The Company enters into standard indemnification arrangements in the ordinary course of business. Pursuant to these arrangements, the Company indemnifies, holds harmless and agrees to reimburse the indemnified parties for certain losses suffered or incurred by the indemnified party. In some cases, the term of these indemnification agreements is perpetual. The maximum potential amount of future payments the Company could be required to make under these agreements is not determinable because it involves claims that may be made against the Company in the future but have not yet been made.
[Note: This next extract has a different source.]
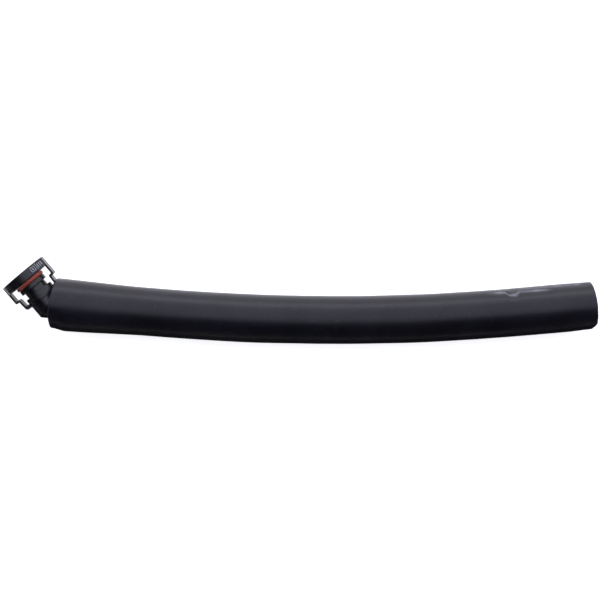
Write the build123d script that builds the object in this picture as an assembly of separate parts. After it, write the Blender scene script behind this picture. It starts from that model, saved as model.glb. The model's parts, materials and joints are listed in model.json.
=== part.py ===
from build123d import *

import math
import os

# Insulated crankcase vent hose with a squeeze-to-release elbow coupling.
# Millimetres, +Z up. The hose lies on a flat surface and bends in the plane of that surface.
# Everything is laid out from the middle of the sleeve's coupling end, then moved so that the
# origin is the bottom centre of the whole object.

# ---- Driving dimensions ----

# The sleeve's centre line, seen from above, from its coupling end to its open end.
SLEEVE_ROUTE = [
    (0.0, 0.0),
    (78.0, -7.3),
    (156.9, -11.6),
    (235.6, -12.1),
    (313.5, -8.4),
    (390.5, -1.2),
]
ARC_SHARE = 0.45            # share of the shorter run that each bend's arc takes up

# Foam sleeve
SLEEVE_BORE_RADIUS = 12.1
SLEEVE_WALL = 5.0
BULGE_STRETCH = 1.25        # how much the sleeve's radius grows over the joint with the elbow
BULGE_LENGTH = 31.0
BULGE_TAPER = 11.0
OVERHANG = 38.0             # sleeve beyond the end cuff
SLEEVE_SLIP = 0.15          # radial room between the sleeve and what it covers

# Inner hose
HOSE_BORE_RADIUS = 8.5
HOSE_WALL = 2.0

# Elbow: distances along the spigot's axis are measured from the elbow's corner
ELBOW_TURN = 45.0
ELBOW_BORE_RADIUS = 7.0
ELBOW_RADIUS = 11.0
CORNER_TO_SLEEVE = 4.2
COLLAR_START = 2.2
COLLAR_RADIUS = 12.2
STOP_START = 6.5            # hose stop flange, hidden under the sleeve
STOP_LENGTH = 2.0
TAIL_RADIUS = 8.2
TAIL_LENGTH = 28.0
BARB_COUNT = 3
BARB_PITCH = 7.5
BARB_LENGTH = 4.5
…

The Company has entered into indemnification agreements with its directors and officers that may require the Company to indemnify its directors and officers against liabilities that may arise by reason of their status or service as directors or officers, other than liabilities arising from willful misconduct of the individual. The maximum potential amount of future payments the Company could be required to make under these indemnification agreements is unlimited; however, the Company has director and officer insurance coverage that reduces the Company’s exposure and enables the Company to recover a portion of any future amounts paid.

To date the Company has not incurred costs to defend lawsuits or settle claims related to these indemnification agreements. No liability associated with such indemnifications has been recorded to date.